In the twinkling of an eye, I’ve felt caressed by not only souvenirs, but by the rapture of love from those souvenirs, returning to me, as my ultimate reward for having said « au revoir » to those moments, and believing they’d return to me.
During the past several decades of persevering through confusion, frustration, adversity, and fears that were foisted upon me, more than authored by me, I held the fort. And I held the line. I held tight to my faith in God, country, goodness, truth, honor, and justice.
I am one of those patriotic Americans who has been mocked by traitors, cowards, and infidels. I said little in return to those pompous pagan know-it-alls who, in the end, knew nothing, and ended up with the ends they deserved.
The tales of human nature rarely change; it’s merely the telling of them that offers a new angle, or tone, or phrasing.
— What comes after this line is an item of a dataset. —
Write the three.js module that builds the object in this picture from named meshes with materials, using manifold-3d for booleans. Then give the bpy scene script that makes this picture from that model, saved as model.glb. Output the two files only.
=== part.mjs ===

The classics, however, never age. I wrote my novels, and my poetry, hoping to aspire to those Classics.
Clive Staples Lewis, otherwise known as C.S. Lewis was a gifted and godly writer, born in Belfast, Ireland. He was born 29 November 1899, and died 22 November 1963. I’ve not read any of his most illustrious fantasy novels (which number seven), but I did read, more than once, his The Allegory of Love: A Study in Medieval Tradition (1936).
This book explores the allegorical treatment of love during the Middle Ages and the Renaissance. It’s a topic that hold endless fascination for me. I maintain that the plot of any good Western is a form of the troubadour, telling his tale as he travels on the lone prairie.
And while I do not agree with all of the philosophy of Mr. Lewis, I do esteem his poetry, and his aphorisms. This truism I find particularly true this year of our Lord 2024:
“You can't go back and change the beginning, but you can start where you are and change the ending.”